The Helsinki meeting would not necessarily do any harm, said Wimar Witoelar, a commentator and former presidential adviser, "but I fail to see how some people living in Stockholm and some government officials without real power in Indonesia can meet in a place like Helsinki and produce anything significant".

"I think the further you leave Aceh for a conference table in Scandinavia, the less probable a solution will come out."

Although the fighters in Aceh pay lip service to their officials halfway around the world, experts say in practice some factions consider the Swedish leadership out of touch with realities on the ground and tend to go their own way.

Similar comments on the importance of negotiating in Aceh itself came from Indonesian parliament member Suripto, a leader of the Prosperous Justice Party, a conservative Muslim party that is a rising political force.

"GAM has many factions and none of them are dominant, especially those that are based abroad. If they achieve an agreement, it would not be implemented by the groups in Aceh."

"We should talk with GAM members who are in the field, those who carry weapons, not the elites who like to talk on TV or radio," said Suripto.

GAM issued a declaration of independence for Aceh at the end of 1976. As military efforts to crush the rebellion intensified in the late 1970s, top GAM leaders left for Sweden, where they hoped both to find refuge and generate international support.

Suripto said he thought both sides had common goals after the tsunami, but it was not clear what the government would be willing to offer the rebels politically.

A preliminary peace deal reached in 2002 fell apart partly over the issue of autonomy.
The government view was that autonomy could not give way to full independence.
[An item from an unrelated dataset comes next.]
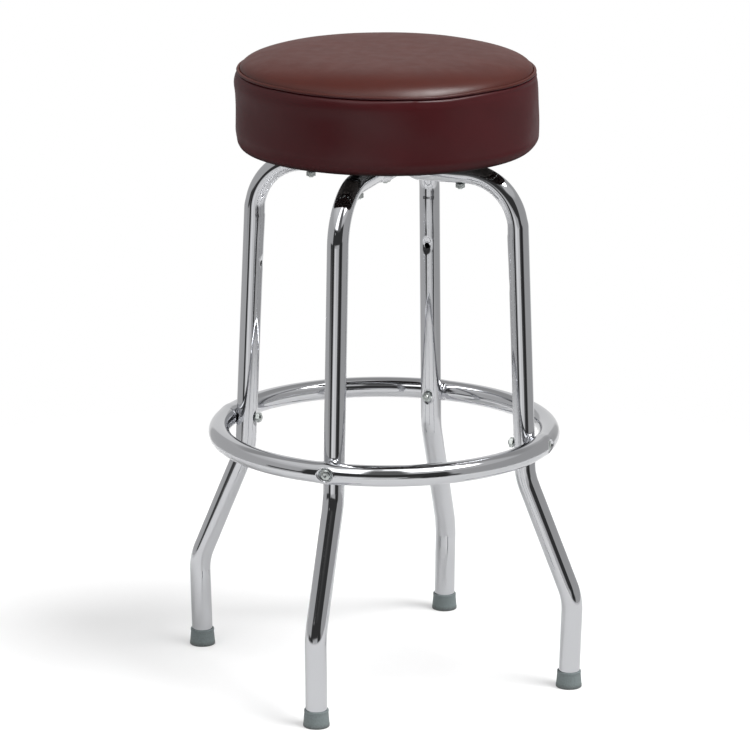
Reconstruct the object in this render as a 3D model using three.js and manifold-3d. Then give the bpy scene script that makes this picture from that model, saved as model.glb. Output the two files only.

GAM officials see autonomy as an interim step toward just that.

Proposals for a referendum on independence, meanwhile, run aground on the government's bottom line, since to accept holding such a referendum, even years into the future, would be to accept in principle that an independent Aceh is at least a possibility.

The autonomy Jakarta has offered Aceh is not visibly different from its past positions, which included major concessions toward self-rule, Islamic law, and a bigger piece of the economic pie from the province's resources -- but not independence.

A government offer of amnesty for GAM rebels appears to amount to saying if they yield their weapons they will not be imprisoned, leaving their political demands hanging.